The big challenge in the field of RNA interference drugs is with how to deliver them effectively through the body. Now scientists at the University of Massachusetts Medical School are reporting today in Nature they have come up with an oral pill form of this gene-silencing approach, which passed an early test in mice.
If this technology can show the same kind of effect in people—always a big if—then it could be a boon to Worcester, MA-based RXi Pharmaceuticals (NASDAQ: RXII), which has an exclusive license to the technology. The senior author of the paper is Michael Czech, a researcher at UMass Medical School, and co-founder and scientific adviser to RXi.
The problem of how to deliver RNA interference drugs has been around since the technique was co-discovered a decade ago by another one of RXi’s founders, UMass researcher and Nobel Laureate Craig Mello. These drugs are thought to have the advantage of being able to specifically hit targets on cells that other drugs can’t, and to get at the genetic root cause of disease. The problem is that small interfering RNA drugs can get chewed up by enzymes in the body, or flushed through the kidneys long before they ever get to the diseased cells.
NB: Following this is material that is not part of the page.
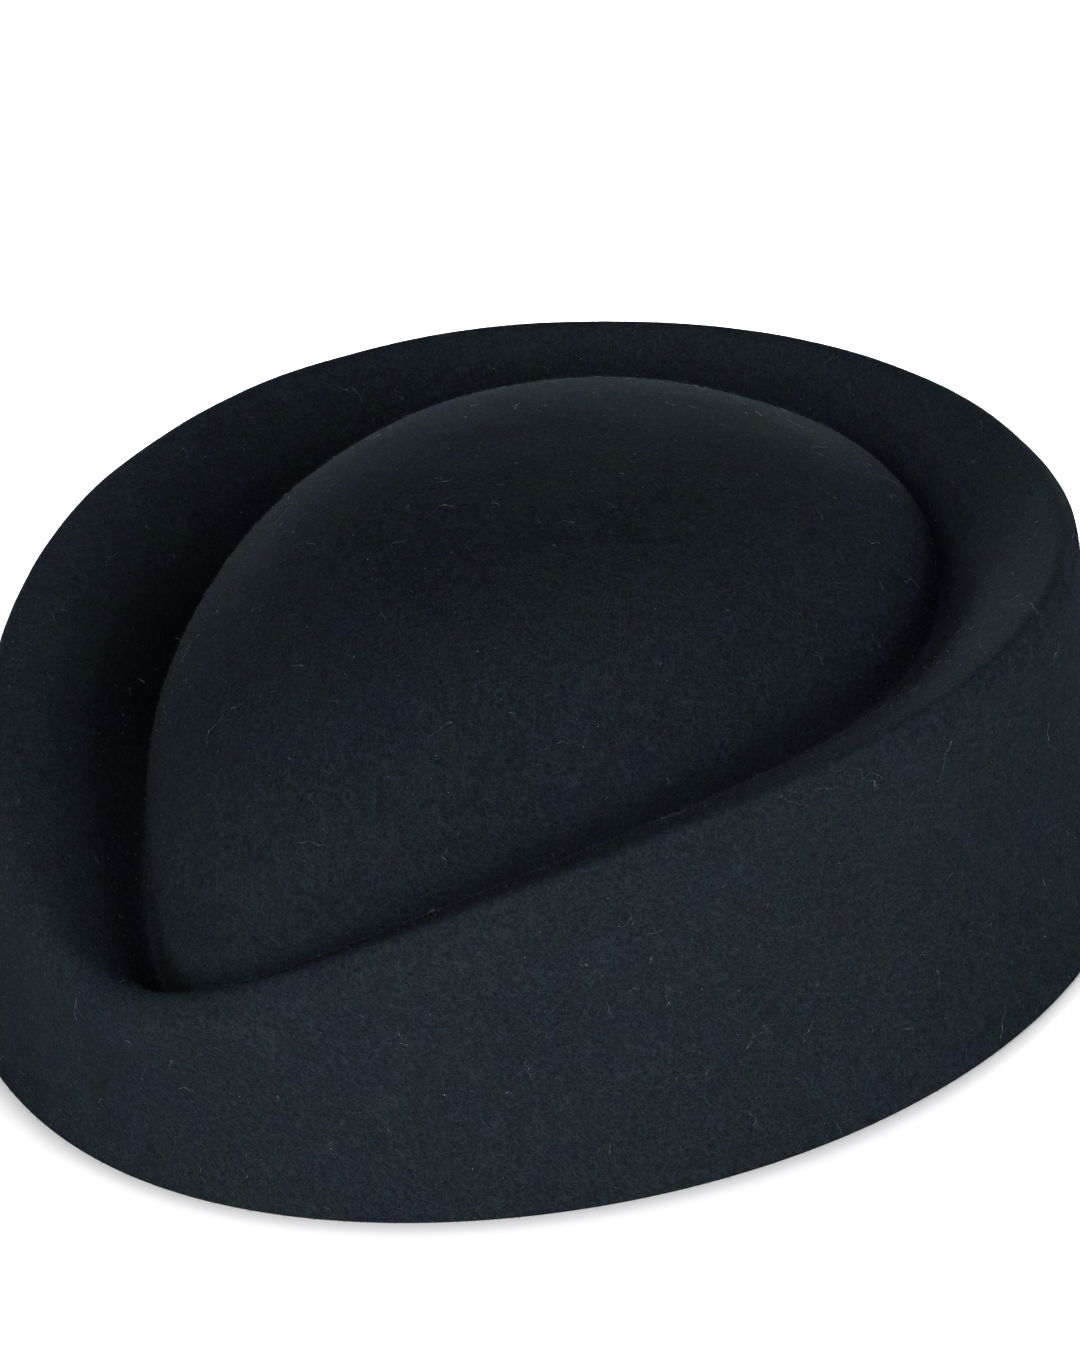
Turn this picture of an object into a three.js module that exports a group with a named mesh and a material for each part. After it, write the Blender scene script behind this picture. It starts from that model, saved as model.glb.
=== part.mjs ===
// Teardrop pillbox hat: one blocked felt hood, hollow and open below.
// Millimetres, +Z up. The cut edge of the side wall stands on z = 0, the point of the
// teardrop faces -Y, and the crown sits 1 mm to the side of the wall's middle plane x = 0.
import * as THREE from 'three';

// ---- driving dimensions -------------------------------------------------------------------
const FELT_THICKNESS = 2.5;
const TIP_ROUNDING = 0.32;     // 0 is a knife point at the front of a tapered section
const TIP_DROP_POWER = 8;      // how closely the dip of the rim gathers round the point
const AROUND = 68;             // flat facets round the hat

// One row for each section of the felt's outer face, in order from the cut edge up the wall,
// over the rolled rim, down into the groove and up to the middle of the crown.
// z is the height at mid length. half_length, half_width, centre_x and centre_y are the section's
// oval in plan. taper is 0 for an oval and about 1 for a teardrop. tip_drop is how far the section
// dips at its front point, and pitch how much it climbs for each millimetre towards the back.
// bands is the number of facet bands up to the next section.
const COLUMNS = [
  'z', 'half_length', 'half_width', 'centre_x', 'centre_y', 'taper', 'tip_drop', 'pitch', 'bands'];
const SECTIONS = {
  cut_edge:    [0.0, 99.0, 91.5, 0.0, 0.0, 0.13, 0.0, 0.000, 2],
  low_wall:    [16.0, 95.0, 88.0, 0.0, -2.0, 0.23, 6.5, 0.013, 2],
  high_wall:   [32.5, 93.0, 86.5, 0.0, -4.5, 0.33, 13.0, 0.027, 2],
  shoulder:    [46.0, 92.5, 86.5, 0.0, -6.5, 0.42, 19.0, 0.040, 3],
  roll:        [49.2, 91.2, 85.3, 0.0, -6.5, 0.42, 19.0, 0.040, 3],
  crest:       [50.7, 88.0, 82.0, 0.0, -6.5, 0.42, 19.0, 0.040, 3],
  inner_slope: [44.0, 82.5, 73.0, 0.5, -7.0, 0.58, 17.0, 0.040, 3],
  groove:      [34.5, 77.0, 64.5, 1.0, -7.0, 0.73, 15.0, 0.040, 3],
  crown_foot:  [41.5, 75.5, 63.0, 1.0, -7.0, 0.73, 14.0, 0.040, 2],
  crown_side:  [46.0, 72.0, 60.0, 1.0, -6.5, 0.73, 12.5, 0.040, 2],
  crown_brow:  [50.5, 65.5, 55.0, 1.0, -6.0, 0.73, 10.0, 0.040, 3],
  crown_low:   [59.0, 46.5, 38.5, 1.0, -4.0, 0.52, 4.5, 0.040, 2],
  crown_high:  [64.0, 23.0, 19.5, 0.5, -2.0, 0.26, 1.0, 0.040, 2],
  crown_top:   [65.5, 0.0, 0.0, 0.5, 0.5, 0.00, 0.0, 0.040, 0],
};

// ---- the felt's outer face ----------------------------------------------------------------
const rows = Object.values(SECTIONS).map(
  (values) => Object.fromEntries(COLUMNS.map((column, i) => [column, values[i]])));
const lastRow = rows.length - 1;

// A smooth curve through one column of the table; u counts sections from the cut edge.
function smooth(column, u) {
  const i = Math.min(Math.floor(u), lastRow - 1);
  const s = u - i;
  const b = rows[i][column];
  const c = rows[i + 1][column];
  const a = i > 0 ? rows[i - 1][column] : 2 * b - c;
  const d = i + 2 <= lastRow ? rows[i + 2][column] : 2 * c - b;
  const linear = (c - a) * s;
  const square = (2 * a - 5 * b + 4 * c - d) * s * s;
  const cube = (3 * b - a - 3 * c + d) * s * s * s;
  return b + 0.5 * (linear + square + cube);
}

// A point of the outer face; angle 0 is the front point, and half a turn is the back.
function outerPoint(u, angle) {
  const section = Object.fromEntries(COLUMNS.map((column) => [column, smooth(column, u)]));
  const nearTip = (1 + Math.cos(angle)) / 2;
  const roundness = TIP_ROUNDING ** 2;
  const narrowing = ((1 - nearTip + roundness) / (1 + roundness)) ** (section.taper / 2);
  const x = section.centre_x + section.half_width * Math.sin(angle) * narrowing;
  const y = section.centre_y - section.half_length * Math.cos(angle);
  const z = section.z + section.pitch * y - section.tip_drop * nearTip ** TIP_DROP_POWER;
  return new THREE.Vector3(x, y, z);
}

// The outward direction there, from the slopes of the face round the hat and up it.
function outward(u, angle) {
  const step = 0.01;
  const below = outerPoint(Math.max(u - step, 0), angle);
  const above = outerPoint(Math.min(u + step, lastRow - step), angle);
  const around = outerPoint(u, angle + step).sub(outerPoint(u, angle - step));
  return around.cross(above.sub(below)).normalize();
}

// The face one felt thickness inside, flat on z = 0 at the cut edge.
function innerPoint(u, angle) {
  const point = outerPoint(u, angle);
  const direction = outward(u, angle);
  if (u === 0) {
    direction.setZ(0).normalize();
  }
  return point.addScaledVector(direction, -FELT_THICKNESS);
}

// ---- the closed solid -----------------------------------------------------------------------
// Rings of points from the cut edge to just below the crown's top, then the top itself.
function skinPoints(pointAt, topHeight) {
  const points = [];
  rows.forEach((row, index) => {
    for (let band = 0; band < row.bands; band += 1) {
      for (let k = 0; k < AROUND; k += 1) {
        points.push(pointAt(index + band / row.bands, (2 * Math.PI * k) / AROUND));
      }
    }
  });
  points.push(outerPoint(lastRow, 0).setZ(topHeight));
  return points;
}

function feltSolid() {
  const top = outerPoint(lastRow, 0).z;
  const outer = skinPoints(outerPoint, top);
  const inner = skinPoints(innerPoint, top - FELT_THICKNESS);
  const offset = outer.length;
  const rings = (outer.length - 1) / AROUND;
  const faces = [];
  for (let k = 0; k < AROUND; k += 1) {
    const next = (k + 1) % AROUND;
    for (let ring = 0; ring < rings - 1; ring += 1) {
      const a = ring * AROUND + k;
      const b = ring * AROUND + next;
      const c = b + AROUND;
      const d = a + AROUND;
      faces.push(a, b, c, a, c, d);
      faces.push(offset + a, offset + c, offset + b, offset + a, offset + d, offset + c);
    }
    const lastRing = (rings - 1) * AROUND;
    faces.push(lastRing + k, lastRing + next, offset - 1);
    faces.push(offset + lastRing + next, offset + lastRing + k, 2 * offset - 1);
    faces.push(k, offset + next, next, k, offset + k, offset + next);
  }
  const geometry = new THREE.BufferGeometry().setFromPoints([...outer, ...inner]);
  geometry.setIndex(faces);
  geometry.computeVertexNormals();
  return geometry;
}

const felt = new THREE.MeshStandardMaterial({ color: 0x252a30, roughness: 0.95, metalness: 0 });

const feltBody = new THREE.Mesh(feltSolid(), felt);
feltBody.name = 'felt_body';

const group = new THREE.Group();
group.name = 'teardrop_pillbox_hat';
group.add(feltBody);

export default group;
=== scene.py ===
"""Teardrop pillbox hat in blue-black wool felt: the looks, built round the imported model."""

import math

import bpy
import numpy as np
from mathutils import Matrix, Vector


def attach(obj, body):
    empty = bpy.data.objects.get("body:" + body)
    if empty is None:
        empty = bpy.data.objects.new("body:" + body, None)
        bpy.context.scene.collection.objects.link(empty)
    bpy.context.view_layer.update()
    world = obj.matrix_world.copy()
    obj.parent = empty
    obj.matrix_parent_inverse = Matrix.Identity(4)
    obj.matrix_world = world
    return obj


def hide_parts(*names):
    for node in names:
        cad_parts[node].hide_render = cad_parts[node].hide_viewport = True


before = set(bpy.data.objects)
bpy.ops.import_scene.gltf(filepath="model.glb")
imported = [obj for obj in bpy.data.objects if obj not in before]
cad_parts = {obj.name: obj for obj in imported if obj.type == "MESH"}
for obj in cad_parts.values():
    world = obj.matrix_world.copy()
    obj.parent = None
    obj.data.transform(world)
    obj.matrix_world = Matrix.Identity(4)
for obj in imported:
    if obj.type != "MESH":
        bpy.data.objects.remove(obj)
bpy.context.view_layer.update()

bl_info = {
    "name": "Teardrop Pillbox Hat",
    "version": (1, 0, 0),
    "blender": (4, 5, 0),
    "location": "View3D > Sidebar > Hat",
    "description": "Builds a blocked felt pillbox hat with a teardrop crown, its nap and its lint",
    "category": "Add Mesh",
}

MM = 0.001
BODY = "root"
CAD_NODE = "felt_body"
FELT_PIECE = "felt_hat"


# ---- the block that the felt is shaped on ---------------------------------------------------
# One row for each section of the felt's outer face, in order from the cut edge up the wall,
# over the rolled rim, down into the groove and up to the middle of the crown. Millimetres.
# The columns are z, the height at mid length; half_length, half_width, centre_x and centre_y, the
# section's oval in plan; taper, 0 for an oval and about 1 for a teardrop that points to the front
# (-Y); tip_drop, how far the section dips at its front point; pitch, how much it climbs for each
# millimetre towards the back; and bands, the number of face bands up to the next section.
SECTIONS = {
    "cut_edge": (0.0, 99.0, 91.5, 0.0, 0.0, 0.13, 0.0, 0.000, 14),
    "low_wall": (16.0, 95.0, 88.0, 0.0, -2.0, 0.23, 6.5, 0.013, 14),
    "high_wall": (32.5, 93.0, 86.5, 0.0, -4.5, 0.33, 13.0, 0.027, 14),
    "shoulder": (46.0, 92.5, 86.5, 0.0, -6.5, 0.42, 19.0, 0.040, 12),
    "roll": (49.2, 91.2, 85.3, 0.0, -6.5, 0.42, 19.0, 0.040, 12),
    "crest": (50.7, 88.0, 82.0, 0.0, -6.5, 0.42, 19.0, 0.040, 12),
    "inner_slope": (44.0, 82.5, 73.0, 0.5, -7.0, 0.58, 17.0, 0.040, 12),
    "groove": (34.5, 77.0, 64.5, 1.0, -7.0, 0.73, 15.0, 0.040, 12),
    "crown_foot": (41.5, 75.5, 63.0, 1.0, -7.0, 0.73, 14.0, 0.040, 12),
    "crown_side": (46.0, 72.0, 60.0, 1.0, -6.5, 0.73, 12.5, 0.040, 12),
    "crown_brow": (50.5, 65.5, 55.0, 1.0, -6.0, 0.73, 10.0, 0.040, 14),
    "crown_low": (59.0, 46.5, 38.5, 1.0, -4.0, 0.52, 4.5, 0.040, 14),
    "crown_high": (64.0, 23.0, 19.5, 0.5, -2.0, 0.26, 1.0, 0.040, 14),
    "crown_top": (65.5, 0.0, 0.0, 0.5, 0.5, 0.00, 0.0, 0.040, 0),
}
NAMES = list(SECTIONS)
TABLE = np.array(list(SECTIONS.values()), float)
LAST = len(TABLE) - 1
CUT_EDGE_STEP = np.array([0.0])
LEAST_BANDS = 2         # face bands between two sections, at least
TIP_ROUNDING = 0.32     # 0 is a knife point at the front of a tapered section
TIP_DROP_POWER = 8      # how closely the dip of the rim gathers round the point
SLOPE_STEP = 0.01       # slopes are taken over this many sections, and radians round the hat


def smooth(u):
    """The table's columns at the section numbers u, on a smooth curve through its rows."""
    padded = np.vstack([2 * TABLE[0] - TABLE[1], TABLE, 2 * TABLE[-1] - TABLE[-2]])
    row = np.clip(np.floor(u).astype(int), 0, LAST - 1)
    s = (u - row)[:, None]
    a, b, c, d = (padded[row + k] for k in range(4))
    linear = (c - a) * s
    square = (2 * a - 5 * b + 4 * c - d) * s**2
    cube = (3 * b - a - 3 * c + d) * s**3
    return b + 0.5 * (linear + square + cube)


def outer_face(u, angle):
    """Points of the felt's outer face in metres: a row for each u, a column for each angle."""
    columns = [column[:, None] for column in smooth(u).T]
    z, half_length, half_width, centre_x, centre_y, taper, tip_drop, pitch, _ = columns
    near_tip = (1 + np.cos(angle)) / 2
    roundness = TIP_ROUNDING**2
    narrowing = ((1 - near_tip + roundness) / (1 + roundness)) ** (taper / 2)
    x = centre_x + half_width * np.sin(angle) * narrowing
    y = centre_y - half_length * np.cos(angle)
    height = z + pitch * y - tip_drop * near_tip**TIP_DROP_POWER
    return np.stack([x, y, height], axis=-1) * MM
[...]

Some leading RNAi companies, like Cambridge, MA-based Alnylam Pharmaceuticals (NASDAQ: ALNY) have tried to work around this with locally-delivered drugs that don’t have to circulate through the body, or with lipid nanoparticle capsules designed to protect the drug in the body until it gets to the diseased cells.
Czech’s technique to avoid this problem, as I first explained in this November feature, is to package an RNA interference molecule with a beta-glucan particle in an oral pill that disguises it to look like yeast to the body. Once the package goes through the digestive tract, surviving stomach acids, it encounters transporter proteins in the lining of the gut that carry it across the tissue membrane, where it comes into contact with macrophage cells. These cells, which play a role in inflammation, gobble up the cloaked form of the drug, which can then send signals internally to decrease activation of the macrophages.
“Oral administration of RNAi therapeutics using this particular technology is a major scientific breakthrough that was not previously thought practical,” said Tod Woolf, RXi’s CEO, in a statement. “It now appears that this method may constitute a significant advance in RNAi delivery.”
Czech and his colleagues showed that they could silence a gene for TNF alpha, an inflammatory protein that plays a role in autoimmune diseases like rheumatoid arthritis, and is the target of multi-billion dollar drugs like Amgen’s etanercept (Enbrel) and Abbott Laboratories’ adalimumab (Humira).
The research was paid for by the National Institutes of Health and UMass Medical Center.